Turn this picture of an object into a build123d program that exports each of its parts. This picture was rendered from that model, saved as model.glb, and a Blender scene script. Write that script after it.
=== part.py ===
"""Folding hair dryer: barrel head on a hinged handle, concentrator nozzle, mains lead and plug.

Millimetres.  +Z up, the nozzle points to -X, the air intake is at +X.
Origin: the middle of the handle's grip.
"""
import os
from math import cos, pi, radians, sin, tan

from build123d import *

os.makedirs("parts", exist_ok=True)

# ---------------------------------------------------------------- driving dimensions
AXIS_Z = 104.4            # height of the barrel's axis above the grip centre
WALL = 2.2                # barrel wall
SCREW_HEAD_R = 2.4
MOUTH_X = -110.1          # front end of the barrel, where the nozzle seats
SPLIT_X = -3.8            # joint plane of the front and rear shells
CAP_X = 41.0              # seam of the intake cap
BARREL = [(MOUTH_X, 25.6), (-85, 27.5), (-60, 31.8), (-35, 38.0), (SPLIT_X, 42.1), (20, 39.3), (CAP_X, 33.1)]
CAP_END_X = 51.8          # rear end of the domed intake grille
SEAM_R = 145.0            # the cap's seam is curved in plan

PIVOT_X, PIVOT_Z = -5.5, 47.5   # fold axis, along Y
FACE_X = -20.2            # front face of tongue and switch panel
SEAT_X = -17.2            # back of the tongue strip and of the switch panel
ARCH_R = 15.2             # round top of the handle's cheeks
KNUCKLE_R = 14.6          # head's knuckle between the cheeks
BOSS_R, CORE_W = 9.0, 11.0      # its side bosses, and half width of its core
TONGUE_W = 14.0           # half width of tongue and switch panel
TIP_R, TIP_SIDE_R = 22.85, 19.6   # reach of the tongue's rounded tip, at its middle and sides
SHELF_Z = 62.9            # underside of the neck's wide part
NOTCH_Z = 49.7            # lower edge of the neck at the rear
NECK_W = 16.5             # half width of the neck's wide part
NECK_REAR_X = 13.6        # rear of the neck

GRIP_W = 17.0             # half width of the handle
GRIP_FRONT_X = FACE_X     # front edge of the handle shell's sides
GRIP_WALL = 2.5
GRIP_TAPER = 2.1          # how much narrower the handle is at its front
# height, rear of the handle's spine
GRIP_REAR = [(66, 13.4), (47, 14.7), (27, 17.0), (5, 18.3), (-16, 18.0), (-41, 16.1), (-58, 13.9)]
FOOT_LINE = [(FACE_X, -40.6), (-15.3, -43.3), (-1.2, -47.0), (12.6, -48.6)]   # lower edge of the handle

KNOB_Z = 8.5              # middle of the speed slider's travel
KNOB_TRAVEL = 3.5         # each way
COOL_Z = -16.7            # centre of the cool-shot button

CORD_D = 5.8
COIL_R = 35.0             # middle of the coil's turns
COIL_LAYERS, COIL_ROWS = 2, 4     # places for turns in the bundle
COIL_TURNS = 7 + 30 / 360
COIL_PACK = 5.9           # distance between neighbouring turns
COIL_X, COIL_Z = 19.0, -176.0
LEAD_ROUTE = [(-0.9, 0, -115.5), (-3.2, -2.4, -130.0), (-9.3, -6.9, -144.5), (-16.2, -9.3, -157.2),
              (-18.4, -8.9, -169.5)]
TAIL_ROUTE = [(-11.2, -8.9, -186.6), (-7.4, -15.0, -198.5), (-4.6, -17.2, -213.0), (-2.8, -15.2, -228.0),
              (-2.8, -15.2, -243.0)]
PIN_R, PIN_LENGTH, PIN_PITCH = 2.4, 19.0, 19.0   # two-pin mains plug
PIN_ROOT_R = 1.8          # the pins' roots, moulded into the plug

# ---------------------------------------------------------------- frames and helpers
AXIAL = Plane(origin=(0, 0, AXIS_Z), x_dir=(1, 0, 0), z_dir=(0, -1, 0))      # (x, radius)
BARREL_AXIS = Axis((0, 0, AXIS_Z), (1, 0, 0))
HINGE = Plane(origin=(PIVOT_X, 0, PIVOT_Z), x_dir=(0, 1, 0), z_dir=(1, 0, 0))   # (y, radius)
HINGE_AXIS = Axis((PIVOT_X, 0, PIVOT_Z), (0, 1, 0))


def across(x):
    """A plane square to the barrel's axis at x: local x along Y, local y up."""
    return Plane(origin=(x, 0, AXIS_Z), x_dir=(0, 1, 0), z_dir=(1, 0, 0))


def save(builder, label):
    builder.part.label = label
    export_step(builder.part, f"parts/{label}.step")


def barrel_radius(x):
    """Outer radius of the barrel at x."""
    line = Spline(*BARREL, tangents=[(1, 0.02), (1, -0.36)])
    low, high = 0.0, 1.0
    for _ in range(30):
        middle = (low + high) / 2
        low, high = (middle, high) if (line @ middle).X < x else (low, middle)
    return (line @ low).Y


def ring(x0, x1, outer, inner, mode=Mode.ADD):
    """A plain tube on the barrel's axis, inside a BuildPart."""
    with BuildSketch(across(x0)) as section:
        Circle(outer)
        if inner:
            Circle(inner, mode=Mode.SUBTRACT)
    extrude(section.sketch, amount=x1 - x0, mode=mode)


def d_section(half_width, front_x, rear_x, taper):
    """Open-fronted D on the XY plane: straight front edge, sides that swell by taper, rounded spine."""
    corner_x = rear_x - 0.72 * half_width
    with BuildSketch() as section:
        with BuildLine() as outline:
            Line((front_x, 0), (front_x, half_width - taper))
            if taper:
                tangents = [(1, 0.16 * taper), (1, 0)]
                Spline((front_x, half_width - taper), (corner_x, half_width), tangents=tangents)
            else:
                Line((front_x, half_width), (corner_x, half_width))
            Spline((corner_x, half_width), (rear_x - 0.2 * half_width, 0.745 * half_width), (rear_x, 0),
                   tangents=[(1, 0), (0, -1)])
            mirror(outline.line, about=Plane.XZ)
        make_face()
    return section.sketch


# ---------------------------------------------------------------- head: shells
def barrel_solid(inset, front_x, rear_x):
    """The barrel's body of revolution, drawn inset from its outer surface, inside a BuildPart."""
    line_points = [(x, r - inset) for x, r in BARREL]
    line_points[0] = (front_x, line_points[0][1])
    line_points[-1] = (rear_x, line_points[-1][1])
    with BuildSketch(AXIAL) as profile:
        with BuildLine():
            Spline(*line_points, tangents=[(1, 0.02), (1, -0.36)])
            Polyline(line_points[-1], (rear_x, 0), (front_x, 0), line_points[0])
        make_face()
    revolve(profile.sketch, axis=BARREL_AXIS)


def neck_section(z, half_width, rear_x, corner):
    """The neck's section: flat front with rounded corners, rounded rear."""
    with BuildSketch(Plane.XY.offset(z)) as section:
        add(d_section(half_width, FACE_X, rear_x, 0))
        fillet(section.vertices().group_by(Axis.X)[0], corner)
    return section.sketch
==
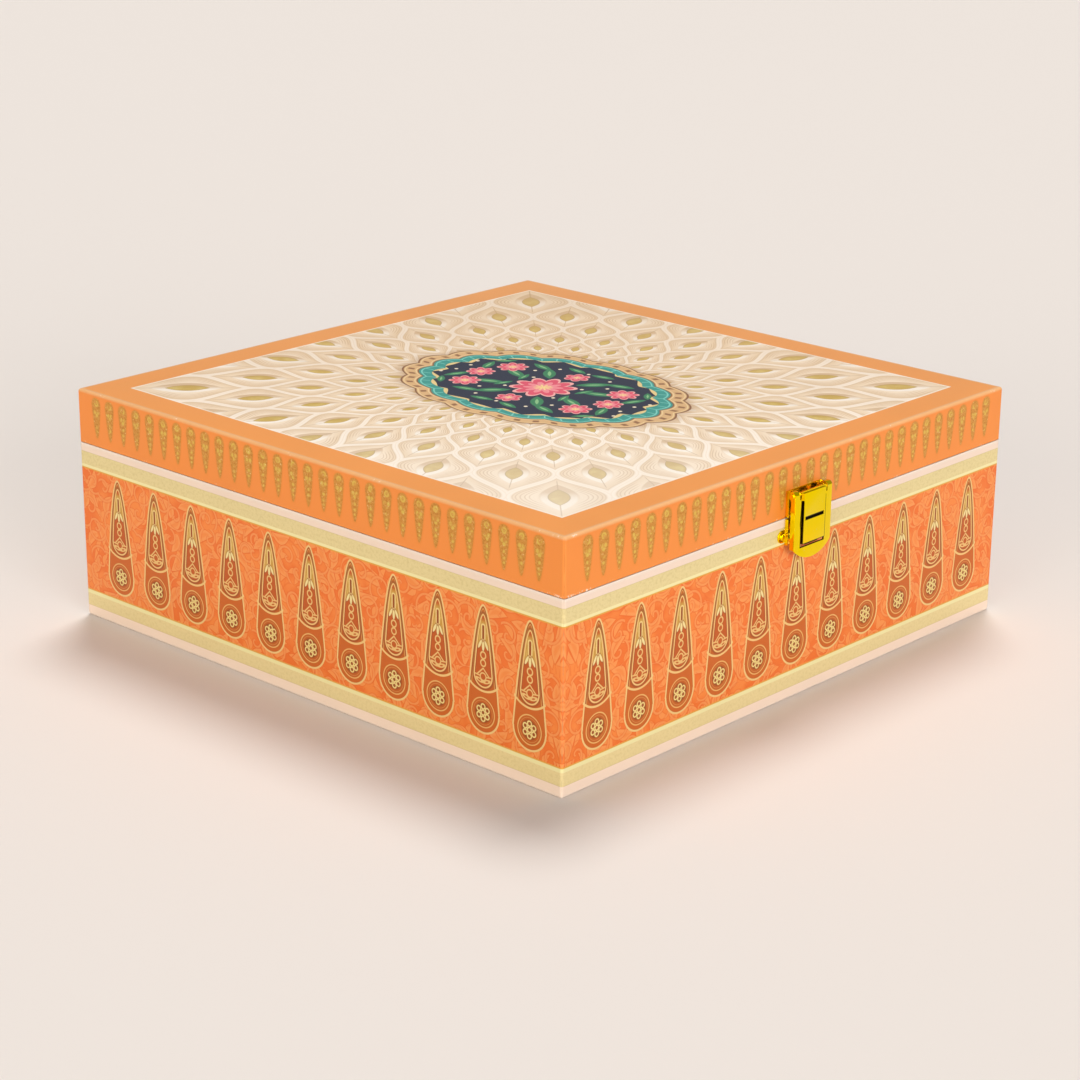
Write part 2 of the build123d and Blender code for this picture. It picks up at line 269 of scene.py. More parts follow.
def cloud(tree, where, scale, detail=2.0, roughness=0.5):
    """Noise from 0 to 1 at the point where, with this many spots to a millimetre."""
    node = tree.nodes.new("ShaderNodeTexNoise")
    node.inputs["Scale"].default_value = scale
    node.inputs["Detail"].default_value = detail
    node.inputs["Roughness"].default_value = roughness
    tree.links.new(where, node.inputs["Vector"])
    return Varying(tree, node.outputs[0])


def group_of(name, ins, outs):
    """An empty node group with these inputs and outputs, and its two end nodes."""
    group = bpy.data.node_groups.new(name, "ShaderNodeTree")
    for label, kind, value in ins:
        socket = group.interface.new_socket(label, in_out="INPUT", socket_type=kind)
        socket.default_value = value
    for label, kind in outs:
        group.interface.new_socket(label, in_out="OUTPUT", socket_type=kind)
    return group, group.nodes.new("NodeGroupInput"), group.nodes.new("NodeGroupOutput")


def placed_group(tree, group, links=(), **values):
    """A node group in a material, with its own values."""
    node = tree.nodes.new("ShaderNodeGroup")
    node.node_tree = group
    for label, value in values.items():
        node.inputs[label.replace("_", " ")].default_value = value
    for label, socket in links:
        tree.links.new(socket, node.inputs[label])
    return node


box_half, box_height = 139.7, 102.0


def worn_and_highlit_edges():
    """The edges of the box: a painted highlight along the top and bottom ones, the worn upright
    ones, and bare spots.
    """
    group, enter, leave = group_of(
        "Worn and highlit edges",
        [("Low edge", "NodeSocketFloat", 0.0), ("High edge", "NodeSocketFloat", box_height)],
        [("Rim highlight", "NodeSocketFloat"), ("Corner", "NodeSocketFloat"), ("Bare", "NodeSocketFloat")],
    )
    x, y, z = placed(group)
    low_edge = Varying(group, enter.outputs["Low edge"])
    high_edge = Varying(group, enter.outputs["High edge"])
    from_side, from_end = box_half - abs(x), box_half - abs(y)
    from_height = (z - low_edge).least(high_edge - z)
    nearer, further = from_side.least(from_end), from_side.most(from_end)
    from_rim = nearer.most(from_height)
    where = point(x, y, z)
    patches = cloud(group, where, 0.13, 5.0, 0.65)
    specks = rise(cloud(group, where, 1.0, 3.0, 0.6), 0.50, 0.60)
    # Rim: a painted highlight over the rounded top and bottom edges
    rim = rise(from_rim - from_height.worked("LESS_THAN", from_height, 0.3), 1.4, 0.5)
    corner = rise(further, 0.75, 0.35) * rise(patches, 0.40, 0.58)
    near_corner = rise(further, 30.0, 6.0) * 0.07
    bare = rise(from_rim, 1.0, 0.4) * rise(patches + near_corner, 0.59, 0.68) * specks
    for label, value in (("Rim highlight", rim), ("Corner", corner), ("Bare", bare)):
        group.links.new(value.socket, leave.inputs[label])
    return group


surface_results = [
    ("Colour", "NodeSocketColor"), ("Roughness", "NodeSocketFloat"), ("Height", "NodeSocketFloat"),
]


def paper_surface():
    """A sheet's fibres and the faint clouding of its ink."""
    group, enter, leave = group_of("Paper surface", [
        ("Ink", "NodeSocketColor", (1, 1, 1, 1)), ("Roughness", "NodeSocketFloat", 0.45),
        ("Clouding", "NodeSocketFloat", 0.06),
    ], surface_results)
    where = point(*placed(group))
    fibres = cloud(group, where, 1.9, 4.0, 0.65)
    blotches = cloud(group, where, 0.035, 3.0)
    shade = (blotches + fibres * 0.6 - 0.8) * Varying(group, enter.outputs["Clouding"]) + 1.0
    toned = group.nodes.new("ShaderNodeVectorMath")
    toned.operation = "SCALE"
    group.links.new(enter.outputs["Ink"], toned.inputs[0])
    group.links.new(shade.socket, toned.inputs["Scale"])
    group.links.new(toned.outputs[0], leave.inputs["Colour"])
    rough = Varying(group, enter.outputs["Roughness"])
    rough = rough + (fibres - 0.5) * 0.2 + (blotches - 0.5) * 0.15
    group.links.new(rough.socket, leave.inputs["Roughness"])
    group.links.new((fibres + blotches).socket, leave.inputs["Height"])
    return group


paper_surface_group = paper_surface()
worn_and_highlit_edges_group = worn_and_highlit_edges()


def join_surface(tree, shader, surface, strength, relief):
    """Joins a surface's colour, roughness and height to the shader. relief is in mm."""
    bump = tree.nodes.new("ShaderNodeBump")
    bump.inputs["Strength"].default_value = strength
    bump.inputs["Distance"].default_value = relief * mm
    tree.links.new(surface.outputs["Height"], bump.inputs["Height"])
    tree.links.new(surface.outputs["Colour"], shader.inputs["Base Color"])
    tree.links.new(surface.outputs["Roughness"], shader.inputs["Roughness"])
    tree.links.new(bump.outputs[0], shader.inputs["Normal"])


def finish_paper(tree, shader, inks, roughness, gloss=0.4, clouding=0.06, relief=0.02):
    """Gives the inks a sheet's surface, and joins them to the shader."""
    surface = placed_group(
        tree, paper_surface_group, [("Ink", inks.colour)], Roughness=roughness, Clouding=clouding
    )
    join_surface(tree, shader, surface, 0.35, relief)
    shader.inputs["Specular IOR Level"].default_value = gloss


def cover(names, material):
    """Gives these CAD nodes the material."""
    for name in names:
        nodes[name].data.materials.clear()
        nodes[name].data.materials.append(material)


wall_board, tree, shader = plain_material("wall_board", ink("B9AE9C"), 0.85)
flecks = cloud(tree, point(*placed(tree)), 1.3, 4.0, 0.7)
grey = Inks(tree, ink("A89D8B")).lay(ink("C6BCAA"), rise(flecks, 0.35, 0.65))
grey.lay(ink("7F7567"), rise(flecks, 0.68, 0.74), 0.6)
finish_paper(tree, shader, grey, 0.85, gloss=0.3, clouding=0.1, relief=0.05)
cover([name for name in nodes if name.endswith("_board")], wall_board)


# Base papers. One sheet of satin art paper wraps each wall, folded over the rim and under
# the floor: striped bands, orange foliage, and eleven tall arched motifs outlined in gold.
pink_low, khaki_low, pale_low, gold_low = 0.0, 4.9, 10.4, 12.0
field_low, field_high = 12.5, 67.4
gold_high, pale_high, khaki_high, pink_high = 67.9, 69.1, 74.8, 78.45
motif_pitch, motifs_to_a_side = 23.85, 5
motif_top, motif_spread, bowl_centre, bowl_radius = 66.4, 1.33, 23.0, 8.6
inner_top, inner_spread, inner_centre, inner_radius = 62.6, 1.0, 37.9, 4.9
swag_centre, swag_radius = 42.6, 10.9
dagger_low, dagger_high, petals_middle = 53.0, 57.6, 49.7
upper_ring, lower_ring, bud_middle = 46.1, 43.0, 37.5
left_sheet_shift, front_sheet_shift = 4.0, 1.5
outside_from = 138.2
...
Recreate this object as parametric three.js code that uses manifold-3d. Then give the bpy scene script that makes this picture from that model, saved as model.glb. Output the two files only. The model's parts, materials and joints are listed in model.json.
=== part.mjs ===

**Exercise aim:**
Give back, exactly as written, each line from the one that contains "Write part 2" through the one that contains "return Varying(tree, node.outputs[0])".

**Complete answer:**
Write part 2 of the build123d and Blender code for this picture. It picks up at line 269 of scene.py. More parts follow.
def cloud(tree, where, scale, detail=2.0, roughness=0.5):
    """Noise from 0 to 1 at the point where, with this many spots to a millimetre."""
    node = tree.nodes.new("ShaderNodeTexNoise")
    node.inputs["Scale"].default_value = scale
    node.inputs["Detail"].default_value = detail
    node.inputs["Roughness"].default_value = roughness
    tree.links.new(where, node.inputs["Vector"])
    return Varying(tree, node.outputs[0])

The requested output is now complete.